3 Clyde Williams is facing a dilemma. He has successfully built up a small family-owned company, Concrete Solutions
Ltd, manufacturing a range of concrete based products used in making roads, pavements and walkways. The
production technology is very low tech and uses simple wooden moulds into which the concrete is poured. As a
consequence he is able to use low skilled and low cost labour, which would find it difficult to find alternative
employment in a region with high unemployment levels. The company has employed many of its workforce since its
creation in 1996. The company’s products are heavy, bulky and costly to transport. This means its market is limited
to a 30-mile area around the small rural town where the manufacturing facility is located. Its customers are a mix of
private sector building firms and public sector local councils responsible for maintaining roads and pavements. By its
nature much of the demand is seasonal and very price sensitive.
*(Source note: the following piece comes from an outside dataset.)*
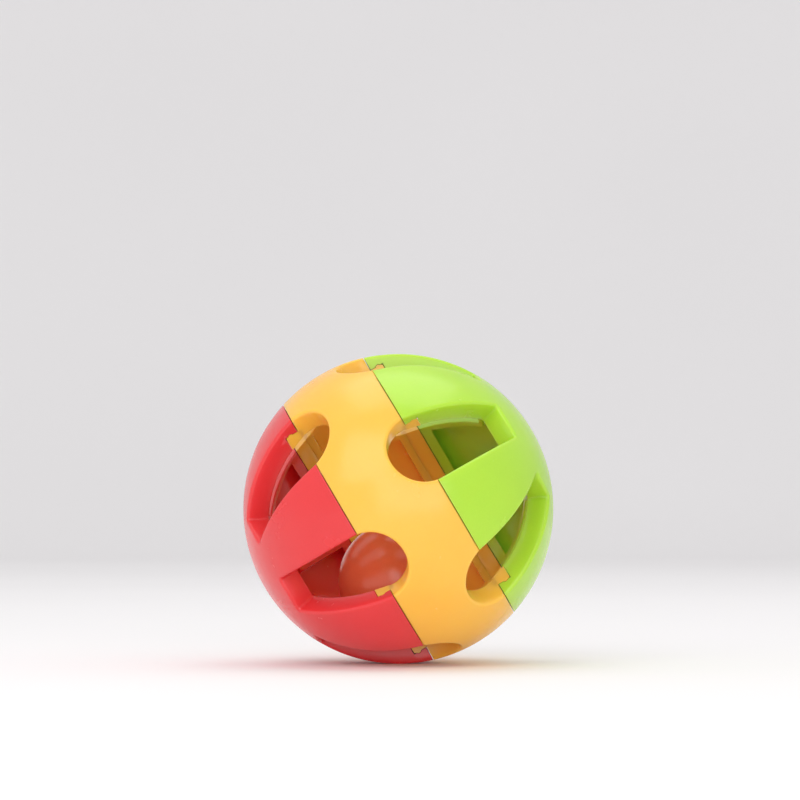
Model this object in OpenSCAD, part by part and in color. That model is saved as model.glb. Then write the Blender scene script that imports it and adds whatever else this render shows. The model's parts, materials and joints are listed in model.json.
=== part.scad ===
// Hollow slotted ball of three moulded bands, with a loose rattle ball inside.
// The ball is modelled upright, with the axis its bands turn about on Z and the
// green pole at the top, and lean_over() then lays it in its resting pose.

/* [Ball] */
// Outer diameter of the ball
ball_d = 75; // [70:1:82]
// Thickness of the shell wall between the slots
wall = 2.4; // [2:0.1:3]
// Depth of the raised rims that line the slots, from the outer face inwards
rim_depth = 5.4; // [4.8:0.1:6]
// Width of those rims, in degrees seen from the ball's centre
rim_angle = 2.4; // [1.8:0.1:3]
// Width of the yellow ring between its two seams
ring_w = 22.5; // [20:0.5:26]
// Gap left at each seam
seam_gap = 0.2; // [0.1:0.05:0.4]

/* [Slots] */
// Slots in each end cap
slots_a_side = 6; // [5:1:7]
// Half the angle between a slot's two long sides, seen along the axis
slot_half_angle = 13.9; // [11:0.1:15]
// Height above the mid-plane of the rounded end that reaches into the ring
slot_tip = 4; // [3:0.25:6]
// Height above the mid-plane of the square end near the pole
slot_end = 32.6; // [30:0.2:33.4]

/* [Twisting joint] */
// Outer radius of the ring's lips, which the caps turn on
lip_r = 32.2; // [31.8:0.1:32.6]
// Height of the lips beyond the seam
lip_h = 3.2; // [2.6:0.1:3.6]
// Radial clearance between the lips and the caps
lip_gap = 0.1; // [0.06:0.01:0.15]
// Radius of the round bead that snaps into a cap's groove
snap_r = 0.7; // [0.5:0.05:0.9]
// Width of the ring's flange that carries the lips
flange_w = 2; // [1.5:0.1:3]

/* [Inner ball] */
// Diameter of the loose inner ball, wider than any slot
inner_d = 29; // [24:0.5:30]
// Wall of the inner ball
inner_wall = 1.6; // [1.2:0.1:2]
// Gap between the resting inner ball and the rims that it lies on
rest_gap = 0.15; // [0.1:0.05:0.3]
// Length of the spigot that locates one half in the other
spigot_h = 1.5; // [1:0.1:2]

/* [Rattle beads] */
// Diameter of a bead
bead_d = 4; // [3:0.25:4.5]
// Angle of those beads from the lowest one, seen from the inner ball's centre
bead_spread = 24; // [24:0.5:30]

/* [Resting pose] */
// Rise of the axis above the ground, towards the green pole
axis_tilt = 30.6; // [0:0.1:60]
// Turn of the green slots about the axis; the red slots lie half a slot further
slot_turn = 14.3; // [0:0.1:60]

/* [Hidden] */
// Beads that lie round the lowest one
beads_around = 5;
$fn = 128;

ball_r = ball_d / 2;
cavity_r = ball_r - rim_depth;
seam_z = ring_w / 2;
pitch = 360 / slots_a_side;
// A slot's outline is the same at every depth seen from the ball's centre, so it is
// stated in degrees of latitude. The circle of its round end would just touch both long
// sides, and is a hair wider than that, so that it crosses them cleanly.
tip_lat = asin(slot_tip / ball_r);
end_lat = asin(slot_end / ball_r);
touch_angle = atan(sin(slot_half_angle) * cos(tip_lat) / (1 + sin(slot_half_angle) * sin(tip_lat)));
round_lat = tip_lat + touch_angle;
round_angle = touch_angle + 0.2;
// Cutters start well inside the cavity and end outside the ball
cut_near = 20;
cut_far = ball_r + 3;
// The snap bead sits near the lips' free edge, with its centre just under their face
snap_z = seam_z + lip_h - 1.2;
snap_centre_r = lip_r - snap_r / 2;
inner_r = inner_d / 2;
inner_cavity_r = inner_r - inner_wall;
inner_drop = cavity_r - inner_r - rest_gap;
spigot_r = inner_r - inner_wall / 2;
bead_r = bead_d / 2;
bead_orbit_r = inner_cavity_r - bead_r - 0.05;
joint_gap = 0.05;

// Lays the upright ball over into its resting pose
module lean_over() {
    rotate([0, 90 - axis_tilt, 0]) children();
}

// Everything within a spherical shell between two radii
module shell(r_in, r_out) {
    difference() {
        sphere(r = r_out);
        sphere(r = r_in);
    }
}

// A flat slab across the ball, from one height to another
module slab(z_low, z_high) {
    translate([0, 0, z_low]) cylinder(h = z_high - z_low, r = cut_far);
}

// One slot as a solid with radial faces, centred on azimuth 0, widened by grow degrees
module slot(grow = 0) {
    half = slot_half_angle + grow;
    low = [cos(round_lat), sin(round_lat)];
    high = [cos(end_lat + grow), sin(end_lat + grow)];
    flare = tan(round_angle + grow);
    rotate([0, 0, -half])
        rotate_extrude(angle = 2 * half)
            polygon([cut_near * low, cut_far * low, cut_far * high, cut_near * high]);
    rotate([0, 90 - round_lat, 0])
        translate([0, 0, cut_near])
            cylinder(h = cut_far - cut_near, r1 = cut_near * flare, r2 = cut_far * flare);
}

// The slots of the upper side, all widened by grow degrees
module slots(grow = 0) {
    for (i = [0 : slots_a_side - 1])
        rotate([0, 0, slot_turn + i * pitch]) slot(grow);
}

// Repeats the upper side's shapes on the lower side, half a slot pitch round
module both_sides() {
    children();
    rotate([0, 0, pitch / 2]) mirror([0, 0, 1]) children();
}

// The round bead on the lips, or with a clearance the groove that takes it
module snap_bead(clearance = 0) {
    rotate_extrude()
        translate([snap_centre_r, snap_z]) circle(r = snap_r + clearance, $fn = 32);
}

// The lips of the upper side as one full ring, before the slots divide it
module lip_ring() {
    cylinder(h = seam_z + lip_h, r = lip_r);
    snap_bead();
}

// The hollow left between the ring's slot rims and its two flanges
module ring_pocket() {
    flange_z = seam_z - flange_w;
    difference() {
        intersection() {
            sphere(r = ball_r - wall);
            slab(-flange_z, flange_z);
        }
        both_sides() slots(rim_angle);
    }
}

module ring_in_place() {
    edge_z = seam_z - seam_gap / 2;
    difference() {
        union() {
            intersection() {
                sphere(r = ball_r);
                slab(-edge_z, edge_z);
            }
            both_sides() lip_ring();
        }
        ring_pocket();
        sphere(r = cavity_r);
        both_sides() slots();
    }
}

// The cap of the upper side: wall and slot rims, less the room for the ring's lips
module cap_in_place() {
    edge_z = seam_z + seam_gap / 2;
    room_z = seam_z + lip_h + seam_gap;
    difference() {
        union() {
            intersection() {
                shell(ball_r - wall, ball_r);
                slab(edge_z, cut_far);
            }
            intersection() {
                shell(cavity_r, ball_r - wall / 2);
                slab(edge_z, cut_far);
                union() {
                    slots(rim_angle);
                    slab(edge_z, room_z + wall);
                }
            }
        }
        slots();
        cylinder(h = room_z, r = lip_r + lip_gap);
        snap_bead(lip_gap);
    }
}

module centre_ring() {
    color("#ffcd54") lean_over() ring_in_place();
}

module green_end_cap() {
    color("#b4e84f") lean_over() cap_in_place();
}

module red_end_cap() {
    color("#e84a4b") lean_over() rotate([0, 0, pitch / 2]) mirror([0, 0, 1]) cap_in_place();
}

// Moves what is modelled round the inner ball's own centre to the bottom of the cavity
module in_inner_ball() {
    translate([0, 0, -inner_drop]) children();
}

// Turns the halves, modelled with their joint plane level, so that the joint stands upright
module facing_front() {
    rotate([90, 0, 0]) children();
}

module inner_ball_front_half() {
    color("#ec5c37") in_inner_ball() facing_front() difference() {
        union() {
            intersection() {
                sphere(r = inner_r);
                slab(0, inner_d);
            }
            translate([0, 0, -spigot_h]) cylinder(h = spigot_h + inner_wall, r = spigot_r - joint_gap);
        }
        sphere(r = inner_cavity_r);
    }
}

module inner_ball_back_half() {
    color("#ec5c37") in_inner_ball() facing_front() difference() {
        intersection() {
            sphere(r = inner_r);
            slab(-inner_d, 0);
        }
        sphere(r = inner_cavity_r);
        translate([0, 0, -spigot_h - joint_gap]) cylinder(h = inner_wall + spigot_h, r = spigot_r);
    }
}

// Bead 1 is the lowest; the others lie round it
module rattle_bead(number) {
    spread = number == 1 ? 0 : bead_spread;
    turn = (number - 2) * 360 / beads_around;
    color("#e8e4da") in_inner_ball()
        rotate([0, spread, turn]) translate([0, 0, -bead_orbit_r]) sphere(r = bead_r);
}

centre_ring();
red_end_cap();
green_end_cap();
inner_ball_front_half();
inner_ball_back_half();
for (number = [1 : beads_around + 1])
    rattle_bead(number);
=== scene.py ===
import json
import math

import bmesh
import bpy
import numpy as np
from mathutils import Matrix, Vector


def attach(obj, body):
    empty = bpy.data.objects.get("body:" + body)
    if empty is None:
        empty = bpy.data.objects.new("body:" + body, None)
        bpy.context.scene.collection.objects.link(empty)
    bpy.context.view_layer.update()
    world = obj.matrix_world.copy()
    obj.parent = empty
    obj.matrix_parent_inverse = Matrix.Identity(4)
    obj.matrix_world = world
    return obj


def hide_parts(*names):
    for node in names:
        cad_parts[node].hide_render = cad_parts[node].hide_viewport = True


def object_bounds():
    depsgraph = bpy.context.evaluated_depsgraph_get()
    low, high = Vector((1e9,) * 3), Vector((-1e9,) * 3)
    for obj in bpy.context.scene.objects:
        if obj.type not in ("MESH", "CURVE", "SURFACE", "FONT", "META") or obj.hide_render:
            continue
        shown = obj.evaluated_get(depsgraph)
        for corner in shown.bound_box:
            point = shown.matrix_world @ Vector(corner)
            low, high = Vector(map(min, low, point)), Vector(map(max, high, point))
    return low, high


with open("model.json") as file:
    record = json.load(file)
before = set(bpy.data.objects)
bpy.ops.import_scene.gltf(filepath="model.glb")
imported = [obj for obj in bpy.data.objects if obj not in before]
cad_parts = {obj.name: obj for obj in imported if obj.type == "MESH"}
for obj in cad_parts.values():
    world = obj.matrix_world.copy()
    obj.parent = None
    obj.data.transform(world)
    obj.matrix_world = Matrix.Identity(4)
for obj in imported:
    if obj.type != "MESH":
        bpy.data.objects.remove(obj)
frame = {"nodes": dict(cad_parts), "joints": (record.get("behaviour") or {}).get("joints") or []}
cad_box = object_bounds()

# The view: the toy stands at eye level, a long lens away, with its axis rising to the right.
# The lens and the aim put the ball low in the frame, at about two fifths of its width.
BALL_R = 0.0375
EYE_DISTANCE = 20 * BALL_R
LENS = 139.3
AIM_ABOVE_BALL = 0.0263
AIM_BESIDE_BALL = 0.0004

camera_data = bpy.data.cameras.new("camera")
camera_data.lens = LENS
camera_data.sensor_width = 36.0
camera = bpy.data.objects.new("camera", camera_data)
camera.location = (0.0, -EYE_DISTANCE, 0.0)
aim = Vector((AIM_BESIDE_BALL, 0.0, AIM_ABOVE_BALL)) - camera.location
camera.rotation_euler = aim.to_track_quat("-Z", "Y").to_euler()
bpy.context.scene.collection.objects.link(camera)
bpy.context.scene.camera = camera


# The floor and backdrop: one pale studio sweep of matt card under and behind the toy.
# It is curved up at the back, so no horizon shows.
SWEEP_WIDTH = 6.0
SWEEP_FRONT = -2.5
SWEEP_BACK = 1.6
SWEEP_BEND = 0.8
SWEEP_HEIGHT = 3.0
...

A large international civil engineering company has recently approached Clyde with an opportunity to become a
supplier of concrete blocks used in a sophisticated system for preventing coast and riverbank erosion. The process
involves interlocking blocks being placed on a durable textile base. Recent trends in global warming and pressure in
many countries to build in areas liable to flooding have created a growing international market for the patented erosion
prevention system. Clyde has the opportunity to become the sole UK supplier of the blocks and to be one of a small
number of suppliers able to export the blocks to Europe. To do it he will need to invest a significant amount in CAM
(computer aided manufacturing) technology with a linked investment in the workforce skills needed to operate the
new technology. The net result will be a small increase in the size of the labour force but redundancy for a significant
number of its existing workers either unwilling or unable to adapt to the demands of the new technology. Successful
entry into this new market will reduce his reliance on the seasonal low margin concrete products he currently produces
and significantly improve profitability.
One further complication exists. Concrete Solutions is located in a quiet residential area of its home town. Clyde is
under constant pressure from the local residents and their council representatives to reduce the amount of noise and
dust created in the production process. Any move into making the new blocks will increase the pollution problems
the residents face. There is a possibility of moving the whole manufacturing process to a site on a new industrial estate
being built by the council in a rival town. However closure of the existing site would lead to a loss of jobs in the current
location. Clyde has asked for your help in resolving his dilemma.
Required:
(a) Using models where appropriate, advise Clyde on whether he should choose to take advantage of the
opportunity offered by the international company. (12 marks)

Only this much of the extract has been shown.